Take the material below and write it all out again exactly.
------------------------------------------------------------
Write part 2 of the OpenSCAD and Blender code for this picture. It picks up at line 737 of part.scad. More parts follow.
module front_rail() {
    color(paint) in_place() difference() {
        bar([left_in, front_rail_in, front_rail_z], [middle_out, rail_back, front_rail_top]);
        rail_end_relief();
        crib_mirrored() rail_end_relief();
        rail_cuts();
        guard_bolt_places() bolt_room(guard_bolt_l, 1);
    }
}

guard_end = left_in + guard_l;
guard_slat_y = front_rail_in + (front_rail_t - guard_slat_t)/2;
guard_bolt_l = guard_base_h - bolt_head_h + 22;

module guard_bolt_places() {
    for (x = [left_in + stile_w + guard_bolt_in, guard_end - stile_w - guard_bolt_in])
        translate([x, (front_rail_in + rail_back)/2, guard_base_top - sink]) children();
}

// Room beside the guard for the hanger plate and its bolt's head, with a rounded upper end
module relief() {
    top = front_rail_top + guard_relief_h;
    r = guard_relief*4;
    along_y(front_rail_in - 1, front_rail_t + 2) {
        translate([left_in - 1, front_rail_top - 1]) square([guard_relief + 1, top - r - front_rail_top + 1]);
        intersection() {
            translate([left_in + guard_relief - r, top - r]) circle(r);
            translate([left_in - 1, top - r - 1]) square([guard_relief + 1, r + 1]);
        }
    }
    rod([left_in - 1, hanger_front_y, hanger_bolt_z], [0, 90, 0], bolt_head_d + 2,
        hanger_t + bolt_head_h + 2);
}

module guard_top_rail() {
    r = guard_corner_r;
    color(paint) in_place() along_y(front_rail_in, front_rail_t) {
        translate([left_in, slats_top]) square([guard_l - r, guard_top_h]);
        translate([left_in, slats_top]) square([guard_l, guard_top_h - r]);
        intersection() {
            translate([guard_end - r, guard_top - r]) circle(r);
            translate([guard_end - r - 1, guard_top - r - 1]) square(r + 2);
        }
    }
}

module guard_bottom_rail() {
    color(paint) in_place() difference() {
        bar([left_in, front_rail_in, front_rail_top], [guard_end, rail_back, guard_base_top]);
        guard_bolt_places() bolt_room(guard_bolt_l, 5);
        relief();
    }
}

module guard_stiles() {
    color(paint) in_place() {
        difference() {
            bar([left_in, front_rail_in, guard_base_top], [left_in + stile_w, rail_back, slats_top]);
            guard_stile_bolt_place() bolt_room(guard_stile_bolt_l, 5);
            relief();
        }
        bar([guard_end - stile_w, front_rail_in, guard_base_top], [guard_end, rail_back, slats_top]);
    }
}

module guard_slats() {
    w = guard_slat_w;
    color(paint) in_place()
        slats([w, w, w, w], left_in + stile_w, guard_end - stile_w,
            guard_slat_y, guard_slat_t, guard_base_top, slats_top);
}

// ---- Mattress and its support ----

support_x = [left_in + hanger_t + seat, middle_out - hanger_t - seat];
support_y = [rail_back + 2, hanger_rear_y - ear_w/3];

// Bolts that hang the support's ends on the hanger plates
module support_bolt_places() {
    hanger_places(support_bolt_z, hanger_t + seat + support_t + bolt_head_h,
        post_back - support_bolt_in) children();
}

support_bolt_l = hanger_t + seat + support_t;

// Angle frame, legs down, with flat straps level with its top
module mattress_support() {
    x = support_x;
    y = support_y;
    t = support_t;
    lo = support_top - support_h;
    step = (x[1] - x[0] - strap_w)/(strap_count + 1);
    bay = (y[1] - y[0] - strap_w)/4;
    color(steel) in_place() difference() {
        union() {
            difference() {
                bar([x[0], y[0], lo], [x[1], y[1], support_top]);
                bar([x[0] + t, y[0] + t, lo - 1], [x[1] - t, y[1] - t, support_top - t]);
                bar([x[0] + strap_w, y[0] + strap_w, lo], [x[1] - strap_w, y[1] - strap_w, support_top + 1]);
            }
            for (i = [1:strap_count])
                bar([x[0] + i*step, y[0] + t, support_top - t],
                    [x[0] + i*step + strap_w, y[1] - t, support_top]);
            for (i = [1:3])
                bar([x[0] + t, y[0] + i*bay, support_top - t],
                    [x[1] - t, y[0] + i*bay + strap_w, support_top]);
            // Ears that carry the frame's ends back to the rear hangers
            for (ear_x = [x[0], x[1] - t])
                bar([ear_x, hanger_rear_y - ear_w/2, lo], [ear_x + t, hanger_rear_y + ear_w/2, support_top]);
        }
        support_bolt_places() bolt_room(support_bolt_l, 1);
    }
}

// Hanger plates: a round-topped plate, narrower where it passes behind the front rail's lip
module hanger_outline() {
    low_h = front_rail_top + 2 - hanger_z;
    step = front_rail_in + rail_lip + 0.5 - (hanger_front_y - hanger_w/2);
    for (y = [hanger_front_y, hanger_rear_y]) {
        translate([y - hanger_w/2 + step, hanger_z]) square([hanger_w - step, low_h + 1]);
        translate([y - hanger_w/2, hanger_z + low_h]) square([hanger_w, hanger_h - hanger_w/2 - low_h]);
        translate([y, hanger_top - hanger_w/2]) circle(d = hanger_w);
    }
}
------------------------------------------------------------
> _Solution for this task_
Write part 2 of the OpenSCAD and Blender code for this picture. It picks up at line 737 of part.scad. More parts follow.
module front_rail() {
    color(paint) in_place() difference() {
        bar([left_in, front_rail_in, front_rail_z], [middle_out, rail_back, front_rail_top]);
        rail_end_relief();
        crib_mirrored() rail_end_relief();
        rail_cuts();
        guard_bolt_places() bolt_room(guard_bolt_l, 1);
    }
}

guard_end = left_in + guard_l;
guard_slat_y = front_rail_in + (front_rail_t - guard_slat_t)/2;
guard_bolt_l = guard_base_h - bolt_head_h + 22;

module guard_bolt_places() {
    for (x = [left_in + stile_w + guard_bolt_in, guard_end - stile_w - guard_bolt_in])
        translate([x, (front_rail_in + rail_back)/2, guard_base_top - sink]) children();
}

// Room beside the guard for the hanger plate and its bolt's head, with a rounded upper end
module relief() {
    top = front_rail_top + guard_relief_h;
    r = guard_relief*4;
    along_y(front_rail_in - 1, front_rail_t + 2) {
        translate([left_in - 1, front_rail_top - 1]) square([guard_relief + 1, top - r - front_rail_top + 1]);
        intersection() {
            translate([left_in + guard_relief - r, top - r]) circle(r);
            translate([left_in - 1, top - r - 1]) square([guard_relief + 1, r + 1]);
        }
    }
    rod([left_in - 1, hanger_front_y, hanger_bolt_z], [0, 90, 0], bolt_head_d + 2,
        hanger_t + bolt_head_h + 2);
}

module guard_top_rail() {
    r = guard_corner_r;
    color(paint) in_place() along_y(front_rail_in, front_rail_t) {
        translate([left_in, slats_top]) square([guard_l - r, guard_top_h]);
        translate([left_in, slats_top]) square([guard_l, guard_top_h - r]);
        intersection() {
            translate([guard_end - r, guard_top - r]) circle(r);
            translate([guard_end - r - 1, guard_top - r - 1]) square(r + 2);
        }
    }
}

module guard_bottom_rail() {
    color(paint) in_place() difference() {
        bar([left_in, front_rail_in, front_rail_top], [guard_end, rail_back, guard_base_top]);
        guard_bolt_places() bolt_room(guard_bolt_l, 5);
        relief();
    }
}

module guard_stiles() {
    color(paint) in_place() {
        difference() {
            bar([left_in, front_rail_in, guard_base_top], [left_in + stile_w, rail_back, slats_top]);
            guard_stile_bolt_place() bolt_room(guard_stile_bolt_l, 5);
            relief();
        }
        bar([guard_end - stile_w, front_rail_in, guard_base_top], [guard_end, rail_back, slats_top]);
    }
}

module guard_slats() {
    w = guard_slat_w;
    color(paint) in_place()
        slats([w, w, w, w], left_in + stile_w, guard_end - stile_w,
            guard_slat_y, guard_slat_t, guard_base_top, slats_top);
}

// ---- Mattress and its support ----

support_x = [left_in + hanger_t + seat, middle_out - hanger_t - seat];
support_y = [rail_back + 2, hanger_rear_y - ear_w/3];

// Bolts that hang the support's ends on the hanger plates
module support_bolt_places() {
    hanger_places(support_bolt_z, hanger_t + seat + support_t + bolt_head_h,
        post_back - support_bolt_in) children();
}

support_bolt_l = hanger_t + seat + support_t;

// Angle frame, legs down, with flat straps level with its top
module mattress_support() {
    x = support_x;
    y = support_y;
    t = support_t;
    lo = support_top - support_h;
    step = (x[1] - x[0] - strap_w)/(strap_count + 1);
    bay = (y[1] - y[0] - strap_w)/4;
    color(steel) in_place() difference() {
        union() {
            difference() {
                bar([x[0], y[0], lo], [x[1], y[1], support_top]);
                bar([x[0] + t, y[0] + t, lo - 1], [x[1] - t, y[1] - t, support_top - t]);
                bar([x[0] + strap_w, y[0] + strap_w, lo], [x[1] - strap_w, y[1] - strap_w, support_top + 1]);
            }
            for (i = [1:strap_count])
                bar([x[0] + i*step, y[0] + t, support_top - t],
                    [x[0] + i*step + strap_w, y[1] - t, support_top]);
            for (i = [1:3])
                bar([x[0] + t, y[0] + i*bay, support_top - t],
                    [x[1] - t, y[0] + i*bay + strap_w, support_top]);
            // Ears that carry the frame's ends back to the rear hangers
            for (ear_x = [x[0], x[1] - t])
                bar([ear_x, hanger_rear_y - ear_w/2, lo], [ear_x + t, hanger_rear_y + ear_w/2, support_top]);
        }
        support_bolt_places() bolt_room(support_bolt_l, 1);
    }
}

// Hanger plates: a round-topped plate, narrower where it passes behind the front rail's lip
module hanger_outline() {
    low_h = front_rail_top + 2 - hanger_z;
    step = front_rail_in + rail_lip + 0.5 - (hanger_front_y - hanger_w/2);
    for (y = [hanger_front_y, hanger_rear_y]) {
        translate([y - hanger_w/2 + step, hanger_z]) square([hanger_w - step, low_h + 1]);
        translate([y - hanger_w/2, hanger_z + low_h]) square([hanger_w, hanger_h - hanger_w/2 - low_h]);
        translate([y, hanger_top - hanger_w/2]) circle(d = hanger_w);
    }
}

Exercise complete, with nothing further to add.